Kano State Governor, Dr. Abdullahi Ganduje (left), during the visit to the 80-bed Abubakar Imam Urology Centre and 100-bed Daula Hotel, which will be converted to isolation centres to cater for COVID-19 patients in the state…at the weekend.

• Nasarawa receives 100 almajirai from four states
• Islamic cleric, others support ban of system

Kano State Government has cautioned Northern governors against playing politics with the coronavirus disease (COVID-19) and future of almajiri children in the region.

Governor Abdullahi Ganduje, at a media briefing on COVID-19 in Kano, accused some of his colleagues in the region of embarking on political mischief, taking undue advantage of recent inter-state migration of almajirai in the North.

On the discovery of positive cases among almajirai deported from Kano to other states, Ganduje said: “What those children need is care and not publicity.”

Hundreds of almajirai, who were returned to their states of origins from Kano, were confirmed positive for COVID-19.

Ganduje stressed that Kano also had fair share of positive cases brought back from other states, but decided to restrict them to isolation centres instead of joining issues with anybody.

However, the state government is worried over poor compliance to the presidential lockdown order, holding security operatives liable.

The governor also cautioned clerics planning to observe Friday congregation prayers to desist in their own interest.

Meanwhile, the Nasarawa State government has said that 100 almajirai from Bauchi, Kano, Kaduna and Jigawa states have been received and quarantined.

The Commissioner for Information, Orientation and Culture, Mr. Dogo Shama, told The Guardian that the almajirai were officially received and quarantined to ascertain their health status before they could be reunited with their families.

Shama, however, stated that the 79 almajirai who were initially rejected by the Taraba State government had been reunited with their families in Taraba.

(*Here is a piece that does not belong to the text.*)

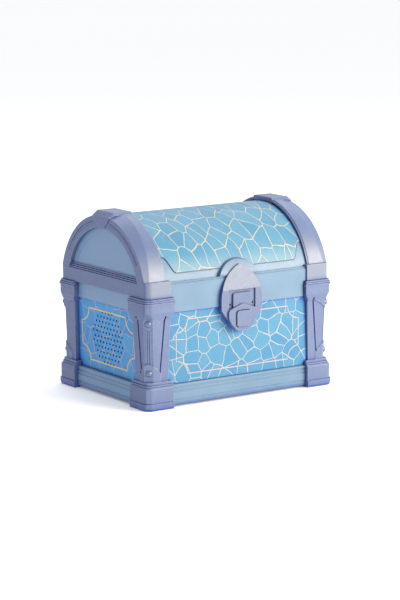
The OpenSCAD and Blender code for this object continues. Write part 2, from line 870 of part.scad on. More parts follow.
// A pointed arch over straight sides that taper down behind the pad.
module plate_outline() {
    offset_x = plate_arc_r - plate_half;
    steps = 16;
    top = acos(offset_x / plate_arc_r);
    arc = [for (i = [0 : steps - 1])
        [plate_arc_r * cos(top * i / steps) - offset_x, plate_spring_z + plate_arc_r * sin(top * i / steps)]];
    foot = [[4.6, 55.2], [6.6, 56], [10.8, 60.6], [12.6, 63.8], [16.8, 68.4], [plate_half, 72.4]];
    polygon(mirrored(concat(foot, arc, [[0.3, plate_tip]])));
}

module button_square(side, r) translate([0, button_z]) rounded_rect(side, side, r);

module lock_plate() color(TRIM) difference() {
    front_solid(-plate_y, -58) plate_outline();
    // the upper half leans back from the crease
    translate([0, -plate_y, crease_z]) rotate([-10.5, 0, 0]) box([-30, -20, 0], [30, 0, 40]);
    // the back lies on the band and on the collar
    box([-30, -lock_back, 0], [30, 0, 98.95]);
    intersection() {
        translate([0, 0, dome_z]) rod_x(dome_r + 3.45, 60);
        box([-30, -far, 98.9], [30, 0, far]);
    }
    front_solid(-plate_y - 1, -plate_y + recess_depth)
        translate([-recess_x, recess_z[0]]) square([2 * recess_x, recess_z[1] - recess_z[0]]);
    front_solid(-plate_y - 1, -pocket_floor) button_square(pocket_side, 2.8);
    translate([0, 0, button_z]) rod_y(bolt_r + 0.05, -far, 0);
    for (s = [-1, 1]) translate([s * dot_x, 0, dot_z]) rod_y(0.85, -far, 0);
}

module hasp_tab() color(TRIM) difference() {
    front_solid(-plate_y - 0.5, -plate_y + recess_depth)
        translate([0, 78.7]) rounded_rect(17.2, 12.6, 1.2);
    front_solid(-plate_y - 1, -plate_y + recess_depth + 1) pad_outline();
}

module lock_pad() color(TRIM) difference() {
    union() {
        front_solid(-pad_y, -plate_y) pad_outline();
        front_solid(-plate_y - eps, -plate_y + recess_depth) intersection() {
            pad_outline();
            translate([-recess_x + 0.1, recess_z[0] + 0.6]) square([2 * recess_x - 0.2, 9]);
        }
    }
    front_solid(-pad_y - 1, -pad_y + button_lip + eps) button_square(button_side + 0.9, 2.6);
    front_solid(-pad_y + button_lip, 0) button_square(pocket_side, 2.8);
}

module plate_screws() color(STEEL)
    for (s = [-1, 1])
        translate([s * dot_x, 0, dot_z]) {
            rod_y(0.8, -plate_y + recess_depth + 1.2, -lock_back);
            rod_y(0.65, -lock_back - eps, -lock_back + 1.9);
        }

module button_cap() color(TRIM) difference() {
    union() {
        front_solid(-button_y, -67.9) button_square(button_side, 2.2);
        front_solid(-67.9 - eps, -66.9) button_square(button_side + 1.6, 2.6);
    }
    translate([0, 0, button_z]) rod_y(3.1, -68.6, 0);
}

module lock_bolt() color(STEEL)
    translate([0, 0, button_z]) {
        rod_y(bolt_r, -68.6, -bolt_tip - 0.4);
        translate([0, -bolt_tip - 0.4, 0]) rotate([-90, 0, 0])
            cylinder(r1 = bolt_r, r2 = bolt_r - 0.4, h = 0.4);
    }

// A coil of wire round the bolt, swept ring by ring.
module button_spring() color(STEEL) {
    sides = 6;
    steps = 56;
    length = 68.55 - pocket_floor - 2 * spring_wire;
    rings = [
        for (i = [0 : steps])
            let (a = 360 * spring_turns * i / steps, y = -68.55 + spring_wire + length * i / steps)
            for (k = [0 : sides - 1])
                let (b = 360 * k / sides, r = spring_r + spring_wire * cos(b))
                [r * cos(a), y + spring_wire * sin(b), button_z + r * sin(a)]
    ];
    quads = [
        for (i = [0 : steps - 1], k = [0 : sides - 1])
            let (n = (k + 1) % sides)
            [i * sides + k, i * sides + n, (i + 1) * sides + n, (i + 1) * sides + k]
    ];
    start = [for (k = [sides - 1 : -1 : 0]) k];
    end = [for (k = [0 : sides - 1]) steps * sides + k];
    polyhedron(rings, concat([start], quads, [end]));
}

// ---------- Nodes ----------

tub();
base_plate();
deck_plate();
neck_rail();
front_panel();
back_panel();
left_vent_panel();
right_vent_panel();
front_plinth();
back_plinth();
left_plinth();
right_plinth();
front_left_post();
front_right_post();
back_left_post();
back_right_post();
post_studs();
foot_pads();
base_screws();
ballast_plate();
inlet_nipple();
nipple_nut();
air_tube();
air_elbow();
stone_cup();
air_stone();
keeper_bush();
body_hinge_leaves();
hinge_pins();
body_hinge_screws();
dome();
dome_skin();
left_side_frame();
right_side_frame();
left_keystone();
right_keystone();
left_tympanum();
right_tympanum();
front_band();
back_band();
air_bell();
bell_screws();
lid_hinge_leaves();
lid_hinge_screws();
lock_collar();
lock_plate();
hasp_tab();
lock_pad();
plate_screws();
button_spring();
button_cap();
lock_bolt();
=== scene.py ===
"""Looks of the treasure-chest bubbling ornament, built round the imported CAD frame."""
import json
import math

import bpy
import bmesh
from mathutils import Matrix, Vector


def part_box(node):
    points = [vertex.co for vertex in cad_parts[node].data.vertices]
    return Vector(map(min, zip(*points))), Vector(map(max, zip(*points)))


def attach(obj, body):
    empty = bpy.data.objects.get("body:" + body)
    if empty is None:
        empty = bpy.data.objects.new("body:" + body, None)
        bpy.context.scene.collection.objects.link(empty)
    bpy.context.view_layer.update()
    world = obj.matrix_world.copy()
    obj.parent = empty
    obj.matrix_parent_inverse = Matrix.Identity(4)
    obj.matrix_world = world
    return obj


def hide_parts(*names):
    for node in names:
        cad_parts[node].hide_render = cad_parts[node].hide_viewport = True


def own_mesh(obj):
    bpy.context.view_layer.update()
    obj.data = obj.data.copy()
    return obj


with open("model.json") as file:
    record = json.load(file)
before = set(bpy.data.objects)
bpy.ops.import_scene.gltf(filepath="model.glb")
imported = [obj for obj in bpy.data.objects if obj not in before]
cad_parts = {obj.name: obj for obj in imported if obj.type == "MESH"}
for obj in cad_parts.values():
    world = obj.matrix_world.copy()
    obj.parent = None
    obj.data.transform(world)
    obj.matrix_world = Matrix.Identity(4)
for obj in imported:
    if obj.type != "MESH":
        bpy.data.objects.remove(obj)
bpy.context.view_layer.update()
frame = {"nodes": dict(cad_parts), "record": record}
NODES = frame["nodes"]
MM = 0.001


def box_mm(node):
    """The lowest and highest corners of a CAD node at rest, in mm to two places."""
    return [[round(value / MM, 2) for value in corner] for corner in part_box(node)]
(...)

But Kaduna State-based Islamic cleric, Muhammad Ashafa, and other leaders are backing the ban on the almajiri system in the North, saying it is out of fashion and should be extinguished.

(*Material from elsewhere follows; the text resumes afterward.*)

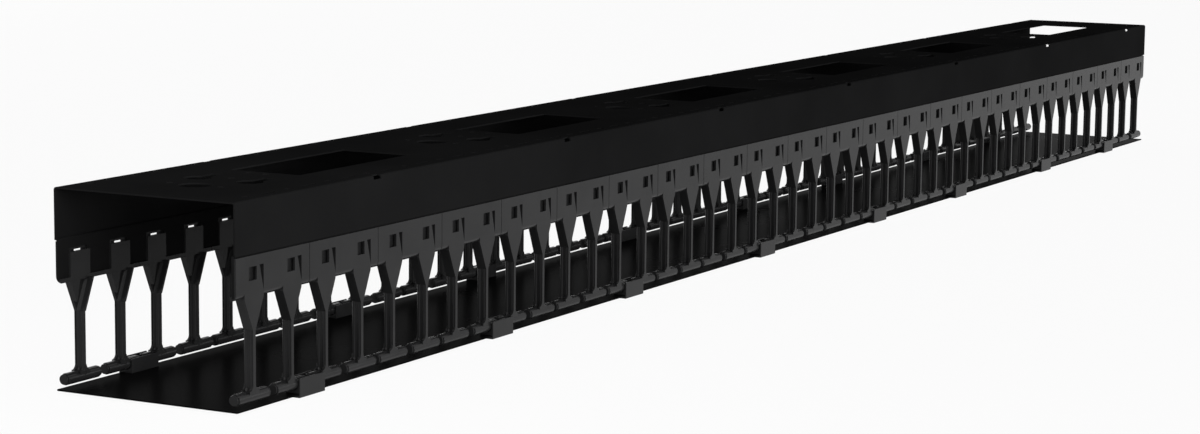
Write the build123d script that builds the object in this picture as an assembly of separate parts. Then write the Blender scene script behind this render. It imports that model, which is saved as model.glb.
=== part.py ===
from build123d import *
import math
import os

# Vertical cable manager: a sheet steel back channel with finger modules snapped on
# both of its lower edges, and a flat steel cover clipped to the ends of the fingers.
# It lies with the cover down and the back web up.
# X runs along the length, Y across the width and Z up, in millimetres. The origin is
# below the middle of the trough, at the level of the undersides of the cover clips.

# Layout along the length
module_count = 22
module_pitch = 88.9
module_gap = 0.3
channel_overhang = 0.75

# Back channel
trough_width = 152.4
steel = 1.2
bend_radius = 2.0
flange_depth = 37.4
shelf_gap = 0.9

# Finger module: the U that grips the steel
plate = 1.8
grip_clearance = 0.1
tab_thickness = 1.9
band_height = 29.5
band_floor = 2.0
band_corner_radius = 4.6
band_corner_flats = 2
lip_height = 3.2
tab_width = 22.0
tab_height = 20.2

# Finger module: openings in its outer plate
window_width = 9.3
window_height = 9.4
window_sill = 12.4
window_offset = 1.5
wedge_top_width = 4.8
wedge_height = 18.3
wedge_offset = 11.4
wedge_top = 22.2

# Finger module: snap barb in the steel's slot
barb_width = 12.0
barb_height = 4.0
barb_clearance = 0.3
snap_slot_width = 20.0
snap_slot_height = 14.0
snap_slot_sill = 9.5

# Fingers
finger_spacing = 46.0
gusset_width = 22.6
gusset_height = 22.2
gusset_rib = 1.5
gusset_pad_start = 0.3
gusset_pad_tip = 8.0
stem_width = 2.9
stem_depth = 7.5
stem_length = 45.9
flare = 3.6

# T-bars at the fingers' ends
bar_diameter = 7.8
bar_length = 39.0
bar_sides = 8

# Cover
sheet = 1.2
sheet_overhang = 0.7
bar_lift = 3.3

# Cover clips
clip_places = (1, 4, 6.5, 9.5, 12.5, 15, 18, 20.5)
clip_length = 31.8
clip_under = 1.7
clip_under_reach = 10.0
clip_wall = 1.3
clip_inner_wall = 1.5
clip_rise = 3.6
saddle_clearance = 0.3
sheet_edge_clearance = 0.15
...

“It is unfortunate that people could born children that they cannot cater for their wellbeing and education,” Ashafa said during a forum with journalists in Kaduna at the weekend.

The Co-Executive Director with the Interfaith Mediation Centre (IMC), Kaduna State, remarked: “I support the government directives for shutting down of worship places. During a pandemic in Syria, and Baghdad in Iraq, all worships places were shut down by their authorities.”

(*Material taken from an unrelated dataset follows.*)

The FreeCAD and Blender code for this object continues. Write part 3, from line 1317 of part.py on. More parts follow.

Similarly, participants at the IMC Monthly Forum with media on Peace Journalism also lamented the increase in crime rate in Kaduna and the country at large despite COVID-19 pandemic ravaging the country.

The forum, at the end of its three-hour meeting on Saturday expressed surprise over series of reports about attacks, killings and kidnapping by bandits and gunmen, as well as herders/farmers clash in Kaduna and other states despite the COVID-19 lockdown.